Certainly there is something absurd about Forst coming home later that morning, cheerfully singing, “Oh Lord, I’m ready” on his way up the front steps. What in the world is Cassavetes saying here? That Forst thinks he can simply erase the previous night’s horrors by pretending they didn’t happen? Or that he has the resilience to not get bogged down by last night’s events, to brush them off and start anew with the rising sun? That he expects to cajole and charm his wife back into keeping their marriage alive?

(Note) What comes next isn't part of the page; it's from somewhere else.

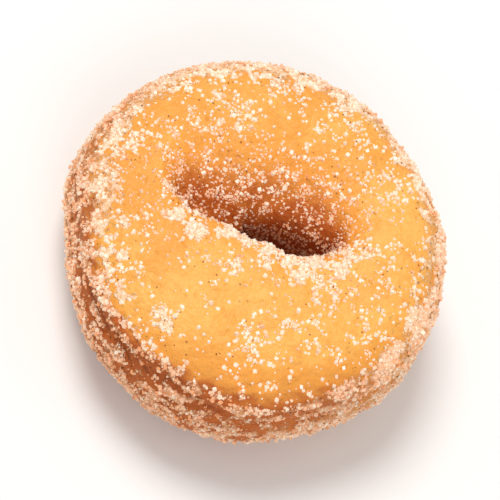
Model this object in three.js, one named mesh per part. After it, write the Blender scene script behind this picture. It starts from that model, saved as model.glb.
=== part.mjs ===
// A mini ring doughnut of fried cake dough, lying on its underside.
// Millimetres, +Z up. The origin is under the middle of the ring, in the plane that it rests on.
// The hole is a slot whose length lies along X. It is pinched shut towards -X, where only a groove is
// left of it, and its mouth slopes most on the +Y side.

import * as THREE from "three";
import { mergeVertices } from "three/addons/utils/BufferGeometryUtils.js";

const { clamp, lerp, smoothstep } = THREE.MathUtils;

// The ring.
const OUTER_DIAMETER = 50;
const HEIGHT = 19;
const SHOULDER_HEIGHT = 9.4; // where the side bulges furthest out
const SETTLED = 0.45; // depth of the underside that the ring's own weight has pressed flat

// The hole, at the waist where it is narrowest.
const HOLE_LENGTH = 11.6;
const HOLE_WIDTH = 5;
const HOLE_CENTRE = new THREE.Vector2(3.7, 1.3);
const HOLE_CORNER = { angle: 3.8, squareness: 5 }; // its blunt corner; 0 would leave an oval
const HOLE_CURL = { angle: -0.3, size: 2.4 }; // where its wall bends most towards +Y, and how far
const WAIST_HEIGHT = { near: 8.5, far: 12 }; // near: all but the +Y side

// The groove that carries the hole's mouth on towards -X. Its floor deepens towards the hole and is
// walled by a steep lip on the -Y side. On the +Y side it rises by a bank, and then by a gentle slope.
const GROOVE = {
  from: new THREE.Vector3(-10.2, -0.4, 13.2),
  to: new THREE.Vector3(0, 0.6, 9.4),
  halfWidth: 0.6,
  lipSlope: 2.8,
  bank: { top: 17.8, width: 2.8 },
  farSlope: 0.2,
};
const GROOVE_BLEND = 2.6; // how softly it runs into the top of the dough

// How far the crest of the dough lies from the hole's waist, as a share of the way to the side.
const CREST_ACROSS = { near: 0.3, far: 0.5, under: 0.4 };

// How full each quarter of the ring's section is: 2 is an ellipse, and more is closer to a box.
const FULLNESS = { nearLip: 3.4, farSlope: 1.6, innerUnder: 2.9, outerTop: 2.6, outerUnder: 2.5 };

// The seam round the side, where the dough split as it rose.
const SEAM_HEIGHT = 11.6;
const SEAM_DEPTH = 0.8;
const SEAM_SPREAD = 1.1;
const SEAM_REACH = { from: 0.7, to: 0.95 }; // shares of the way from waist to side where it fades in

// How finely the ring is faceted, round the hole and round its own section.
const STEPS_AROUND = 92;
const STEPS_ACROSS = 52;

const TURN = 2 * Math.PI;

// Unevenness of the dough, as waves round the ring: each has a number of crests,
// a size in millimetres, and the angle at which it crests first.
const OUTLINE_WAVES = [
  { crests: 2, size: 0.4, first: 2.36 },
  { crests: 3, size: 0.15, first: 0.6 },
  { crests: 4, size: 0.3, first: 0 },
  { crests: 7, size: 0.1, first: 0.5 },
];
const TOP_WAVES = [
  { crests: 1, size: 0.35, first: 1.2 },
  { crests: 3, size: 0.22, first: 2.2 },
  { crests: 4, size: 0.14, first: 0.3 },
];
const HOLE_WAVES = [
  { crests: 3, size: 0.2, first: 0.9 },
  { crests: 5, size: 0.12, first: 2.1 },
];
const SEAM_WAVES = [
  { crests: 2, size: 0.7, first: 4.4 },
  { crests: 5, size: 0.35, first: 0.8 },
];

// Where the side was pressed in by a neighbour: the angle, how far round it spreads, and its depth.
const PRESS = { angle: 3.56, spread: 0.38, depth: 0.95 };

function sumOf(waves, angle) {
  const heights = waves.map((w) => w.size * Math.cos(w.crests * (angle - w.first)));
  return heights.reduce((sum, height) => sum + height, 0);
}

// 1 at the middle, falling smoothly to nothing a few spreads away.
function bump(value, middle, spread) {
  return Math.exp(-(((value - middle) / spread) ** 2));
}

// 1 at one angle, falling to 0 a quarter of a turn away from it.
function facing(angle, direction) {
  return Math.max(0, Math.cos(angle - direction));
}

function signedPower(value, power) {
  return Math.sign(value) * Math.abs(value) ** power;
}

// From 0 to 1, highest on the +Y side of the ring.
function farSide(angle) {
  return 0.5 + 0.5 * Math.sin(angle);
}

// The point of the hole's waist at an angle round it.
function wallPoint(angle) {
  const growth = sumOf(HOLE_WAVES, angle);
  const curl = HOLE_CURL.size * facing(angle, HOLE_CURL.angle) ** 3;
  const squareness = HOLE_CORNER.squareness * facing(angle, HOLE_CORNER.angle) ** 2;
  const power = 2 / (2 + squareness);
  return new THREE.Vector2(
    (HOLE_LENGTH / 2 + growth) * signedPower(Math.cos(angle), power),
    (HOLE_WIDTH / 2 + growth) * signedPower(Math.sin(angle), power) + curl,
  ).add(HOLE_CENTRE);
}

// The point of the outer side, at shoulder height, at an angle round the ring.
function shoulderPoint(angle) {
  const press = PRESS.depth * bump(angle, PRESS.angle, PRESS.spread);
  const radius = OUTER_DIAMETER / 2 + sumOf(OUTLINE_WAVES, angle) - press;
  return new THREE.Vector2(radius * Math.cos(angle), radius * Math.sin(angle));
}

// How full the ring's section is, in the quarter between the hole or the side and the top or underside.
function fullness(angle, inner, upper) {
  if (inner && upper) return lerp(FULLNESS.nearLip, FULLNESS.farSlope, farSide(angle));
  if (inner) return FULLNESS.innerUnder;
  return upper ? FULLNESS.outerTop : FULLNESS.outerUnder;
}

// One point of the ring's section at an angle round the ring. round is 0 at the hole's waist, a quarter
// turn at the top of the dough, half a turn at the shoulder and three quarters underneath.
// across runs from 0 at the waist to 1 at the shoulder.
function sectionPoint(angle, round) {
  const inner = Math.cos(round) > 0;
  const upper = Math.sin(round) > 0;
  const power = 2 / fullness(angle, inner, upper);
  const sideways = Math.abs(Math.cos(round)) ** power;
  const updown = Math.abs(Math.sin(round)) ** power;
  const crestAcross = upper ? lerp(CREST_ACROSS.near, CREST_ACROSS.far, farSide(angle)) : CREST_ACROSS.under;
  const crest = upper ? HEIGHT + sumOf(TOP_WAVES, angle) : -SETTLED;
  const waist = lerp(WAIST_HEIGHT.near, WAIST_HEIGHT.far, facing(angle, TURN / 4));
  const middle = inner ? waist : SHOULDER_HEIGHT;
  return {
    across: inner ? crestAcross * (1 - sideways) : lerp(crestAcross, 1, sideways),
    height: Math.max(0, lerp(middle, crest, updown)),
  };
}

// How far the seam draws the side in at a height.
function seamDepth(angle, height, across) {
  const seam = SEAM_DEPTH * bump(height, SEAM_HEIGHT + sumOf(SEAM_WAVES, angle), SEAM_SPREAD);
  return seam * smoothstep(across, SEAM_REACH.from, SEAM_REACH.to);
}

// The height of the groove's floor and sides at a place, which passes the dough's top away from it.
function grooveHeight(place) {
  const { from, to, bank } = GROOVE;
  const floor = from.clone().lerp(to, clamp((place.x - from.x) / (to.x - from.x), 0, 1));
  const away = new THREE.Vector2(place.x - floor.x, place.y - floor.y);
  const distance = Math.max(0, away.length() - GROOVE.halfWidth);
  const farness = smoothstep(away.y / Math.max(away.length(), 1e-6), -0.2, 0.9);
  const lip = GROOVE.lipSlope * distance;
  const rise = (bank.top - floor.z) * (1 - Math.exp(-distance / bank.width));
  return floor.z + lerp(lip, rise + GROOVE.farSlope * distance, farness);
}

// The lower of two heights, with the corner between them rounded over a blend.
function softLower(first, second, blend) {
  const overlap = Math.max(0, blend - Math.abs(first - second)) / blend;
  return Math.min(first, second) - (blend * overlap ** 2) / 4;
}

// The place in space of one point of the dough's surface.
function doughPoint(angle, round) {
  const { across, height } = sectionPoint(angle, round);
  const place = wallPoint(angle).lerp(shoulderPoint(angle), across);
  place.setLength(place.length() - seamDepth(angle, height, across));
  const top = Math.sin(round) > 0 ? softLower(height, grooveHeight(place), GROOVE_BLEND) : height;
  return new THREE.Vector3(place.x, place.y, top);
}

// A torus whose every point is moved to its place on the dough, centred over the origin.
function doughGeometry() {
  const torus = new THREE.TorusGeometry(2, 1, STEPS_ACROSS, STEPS_AROUND);
  const uv = torus.getAttribute("uv");
  const position = torus.getAttribute("position");
  for (let i = 0; i < position.count; i++) {
    const angle = TURN * uv.getX(i);
    const round = Math.PI - TURN * uv.getY(i);
    const place = doughPoint(angle, round);
    position.setXYZ(i, place.x, place.y, place.z);
  }
  torus.deleteAttribute("uv");
  torus.deleteAttribute("normal");
  const dough = mergeVertices(torus, 1e-4);
  dough.computeBoundingBox();
  const middle = dough.boundingBox.getCenter(new THREE.Vector3());
  dough.translate(-middle.x, -middle.y, -dough.boundingBox.min.z);
  dough.computeVertexNormals();
  return dough;
}

function friedCrust() {
  return new THREE.MeshStandardMaterial({ color: 0xf0a552, roughness: 0.75, metalness: 0 });
}

const doughnut = new THREE.Mesh(doughGeometry(), friedCrust());
doughnut.name = "doughnut";

const part = new THREE.Group();
part.add(doughnut);

export default part;
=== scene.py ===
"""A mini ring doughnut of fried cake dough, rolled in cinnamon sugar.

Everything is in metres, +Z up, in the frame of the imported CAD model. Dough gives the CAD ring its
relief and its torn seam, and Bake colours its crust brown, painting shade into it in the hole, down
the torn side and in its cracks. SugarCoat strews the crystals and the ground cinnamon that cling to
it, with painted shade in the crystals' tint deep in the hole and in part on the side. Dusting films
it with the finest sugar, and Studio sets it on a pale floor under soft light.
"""

import logging
import math
from collections.abc import Callable, Iterator
from dataclasses import dataclass
from enum import Enum

import bmesh
import bpy
import numpy as np
from mathutils import Matrix, Vector, noise

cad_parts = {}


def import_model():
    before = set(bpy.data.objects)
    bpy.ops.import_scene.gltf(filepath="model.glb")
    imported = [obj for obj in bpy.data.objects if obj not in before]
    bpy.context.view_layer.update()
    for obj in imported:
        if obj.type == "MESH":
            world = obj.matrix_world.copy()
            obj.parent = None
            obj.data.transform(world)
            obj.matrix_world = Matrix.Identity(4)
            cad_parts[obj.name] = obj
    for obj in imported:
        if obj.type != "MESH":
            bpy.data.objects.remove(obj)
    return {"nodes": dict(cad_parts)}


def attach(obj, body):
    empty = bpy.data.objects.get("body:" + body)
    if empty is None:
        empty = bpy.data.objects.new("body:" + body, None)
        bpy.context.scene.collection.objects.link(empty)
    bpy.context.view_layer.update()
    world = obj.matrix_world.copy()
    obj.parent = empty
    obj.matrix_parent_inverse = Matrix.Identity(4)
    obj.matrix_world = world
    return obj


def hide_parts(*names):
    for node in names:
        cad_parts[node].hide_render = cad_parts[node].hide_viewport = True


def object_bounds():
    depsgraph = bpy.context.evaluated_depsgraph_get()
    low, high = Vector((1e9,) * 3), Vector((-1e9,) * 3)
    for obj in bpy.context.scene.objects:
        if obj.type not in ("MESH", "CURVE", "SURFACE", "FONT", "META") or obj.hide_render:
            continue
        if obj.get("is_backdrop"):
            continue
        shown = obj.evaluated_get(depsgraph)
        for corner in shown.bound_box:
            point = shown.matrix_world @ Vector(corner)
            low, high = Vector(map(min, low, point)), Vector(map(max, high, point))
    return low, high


MM = 0.001
CAD_NODE = "doughnut"
BODY = "root"
NOISE_STEP = (1.0, 1.7, 2.3)  # the way in space from one use's noise to the next one's

log = logging.getLogger("doughnut")

Array = np.ndarray
Colour = tuple[float, float, float, float]
Pair = tuple[float, float]
Fade = Pair  # where a smooth ramp is 0, and where it is 1


# ---- Small tools for numbers ----


def smooth_ramp(values: Array, low: float, high: float) -> Array:
    """Turns values into a smooth 0 to 1, 0 at low and 1 at high, where low may be the larger."""
    share = np.clip((values - low) / (high - low), 0, 1)
    return share * share * (3 - 2 * share)


def mix(first: Array | float, second: Array | float, share: Array) -> Array:
    """The value that lies share of the way from first to second."""
    return first + (second - first) * share


def bump(values: Array, middle: Array | float, spread: float) -> Array:
    """1 at the middle, falling smoothly to nothing a few spreads away."""
    return np.exp(-(((values - middle) / spread) ** 2))


def unit(vectors: Array) -> Array:
    """The vectors, one to a row, each scaled to a length of one."""
    return vectors / np.maximum(np.linalg.norm(vectors, axis=-1, keepdims=True), 1e-12)


@dataclass(frozen=True)
class Unevenness:
    """Smooth noise in space.

    Its size is how far apart its crests lie, and its shift is a number that gives each use its own.
    """

    amount: float
    size: float
    shift: float

    def at(self, places: Array) -> Array:
        """Its value at each place, from about -amount to amount."""
        offset = Vector([self.shift * part for part in NOISE_STEP])
        values = [noise.noise(Vector(place) / self.size + offset) for place in places]
        return self.amount * np.array(values)


@dataclass(frozen=True)
class Spot:
    """A round area, seen from above and in millimetres, where there is more of something or less."""

    x: float
    y: float
    radius: float
    amount: float

    def on(self, places: Array) -> Array:
        """What it adds at each place."""
        away = np.hypot(places[:, 0] - self.x * MM, places[:, 1] - self.y * MM)
        return self.amount * bump(away, 0, self.radius * MM)


# ---- Materials ----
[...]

The difficult ending of the film, with Richard and Maria silently smoking on the stairs, suggests that continually deflecting real feeling into canned witticisms, puns, and “charm” cannot last. But if this is true, what alternative is there? Jeannie’s way of life is every bit as unsustainable as Richard’s. She too is not built to last. How many more woe-is-me midlife confessions can Jeannie listen to and continue to care about? Cassavetes knew that being open, responsive, and giving like Jeannie is ultimately just as lonely and limiting as being as repressed and uncommunicative as Richard; both options are equally untenable, both equally doomed. Where we find ourselves between these two positions is what Cassavetes demanded that we ask of ourselves as much as he asked it of himself throughout the rest of his life in his subsequent films … films that would not exist had it not been for Faces.